C’est cette Bonne Mère que vénèrent les marins et les pêcheurs depuis le XVe siècle, ainsi que tous les Marseillais. En témoignent les milliers d’ex-voto, maquettes de bateau, tableaux, plaques de marbre gravées, apportés en remerciement d’un sauvetage en mer ou d’un vœu exaucé. Ils couvrent les murs de la basilique et de la crypte, et maintenant débordent sur la terrasse.

► D’où vient l’expression « la Bonne Mère » et que signifie-t-elle ?

Olivier Spinosa émet cette hypothèse : « L’expression vient sans doute des Missionnaires oblats de Marie Immaculée qui étaient en service au sanctuaire. Ils avaient été fondés par saint Eugène de Mazenod qui appelait lui-même la Vierge Marie “notre Bonne Mère”. » Or, dans la basilique, un grand ex-voto porte la mention : « Les oblats de Marie Immaculée à leur Bonne Mère. » « Il se peut que, dans la prédication, ils employaient souvent cette expression. Elle s’est ainsi transmise du cœur des pasteurs au cœur du peuple », poursuit le recteur.

À ses yeux, l’expression de « la Garde » – « Je monte à la Vierge de la Garde, ou je monte à la Garde » – est tout aussi populaire chez les Marseillais, croyants de toutes confessions et non croyants, qui ont pour coutume de venir présenter à la Vierge leur dernier né ou leur nouvelle année. « Marie qui garde la Parole dans son cœur est à la fois une vigie, une forteresse, un phare, une figure de protection qui nous garde dans la foi, l’espérance, la fidélité au baptême, l’amour du Christ », souligne-t-il.

Pour Manoël Pénicaud, l’un des deux commissaires de l’exposition « Ave Maria – Un pèlerinage en Méditerranée » (1), « la mère de Jésus est un pont entre l’Orient et l’Occident », ajoute l’anthropologue. Son nom, Myriam, est citée dans le Coran. De nombreuses mères se sentent comprises par elle. « Tous les jours, assure-t-il, nous voyons des musulmanes venir allumer un cierge et faire un vœu à Notre-Dame de la Garde.

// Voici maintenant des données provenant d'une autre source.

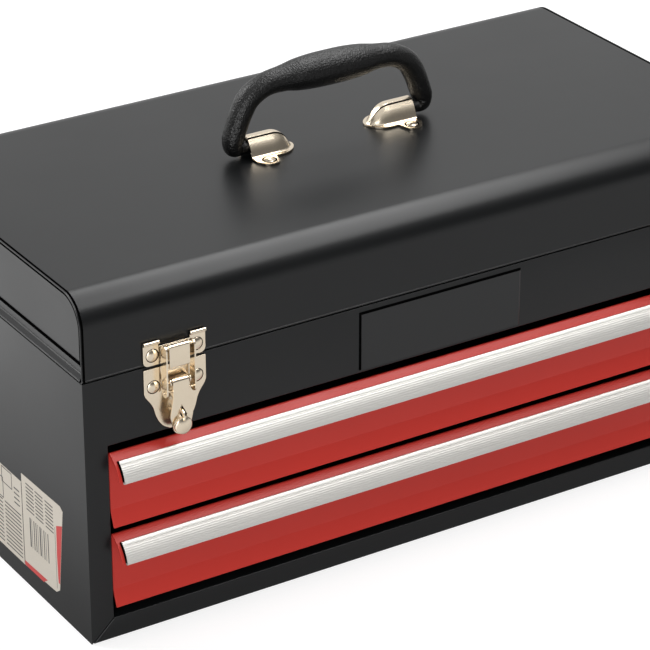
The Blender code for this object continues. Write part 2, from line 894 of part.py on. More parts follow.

Elle est un lieu de convergence qui transcende les appartenances religieuses et culturelles. Ce même phénomène se produit à Notre-Dame-d’Afrique à Alger, à Notre-Dame-de-Santa-Cruz à Oran… »

Dans les yeux de Notre-Dame-de-la-Garde

De la mer, de l’autoroute, de la rade de Marseille, tout le monde aperçoit la statue de la Bonne Mère. Cette Vierge à l’Enfant monumentale de 11,20 mètres, en cuivre, dorée à la feuille d’or est l’œuvre du sculpteur Eugène-Louis Lequesne. Réalisée en quatre tronçons, elle a été assemblée au-dessus du clocher campanile de la basilique en 1869, consacrée le 24 septembre 1870. Sa particularité ? Elle est creuse, et un escalier – aujourd’hui fermé au public – permet d’accéder à sa tête. Mais alors, que voit-on à travers les yeux de la Bonne Mère ? « Un bout de la ville et, quand on se penche un peu, la main de l’Enfant-Jésus qui bénit, assure le recteur de la basilique. C’est la Bonne Mère qui nous présente son enfant et nous invite à regarder nos quartiers, nos lieux de vie et de travail… sous la bénédiction de celui qui est la Vie. »

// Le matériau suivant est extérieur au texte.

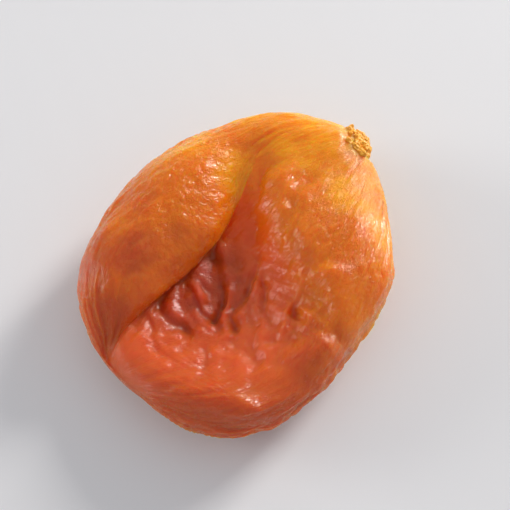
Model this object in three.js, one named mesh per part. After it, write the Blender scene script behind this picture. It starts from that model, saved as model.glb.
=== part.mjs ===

Une figure protectrice de la ville

Appelée « la Bonne Mère », la basilique Notre-Dame-de-la-Garde est emblématique de Marseille et le lieu le plus visité. Située sur la colline de la Garde avec une vue imprenable sur la cité et ses alentours, elle doit son origine à un oblat qui demande en 1214 aux bénédictins de Saint-Victor d’y construire une chapelle. Très vite, celle-ci devient un lieu de pèlerinage marial. Puis entourée d’un fort sous François Ier, elle remplit la fonction de vigie pour protéger la ville tout en gardant sa dimension cultuelle.

En 1853, l’affluence des pèlerins nécessite la construction d’une grande basilique. Son style architectural romano-byzantin rappelle le lien entre l’Orient et l’Occident dans les racines de la Cité phocéenne.

L’expression populaire « la Bonne Mère » évoque la figure maternelle et protectrice de Marie. Sans qu’il y ait de certitude, elle a pu être répandue par les missionnaires oblats de Marie Immaculée au XIXe siècle.

Aujourd’hui, la Vierge de la Garde attire des visiteurs de toutes croyances et cultures. Des milliers d’ex-voto témoignent des grâces reçues en ce lieu.

Florence Chatel

(1) Présentée à Notre-Dame-de-la-Garde jusqu’au 24 janvier 2024.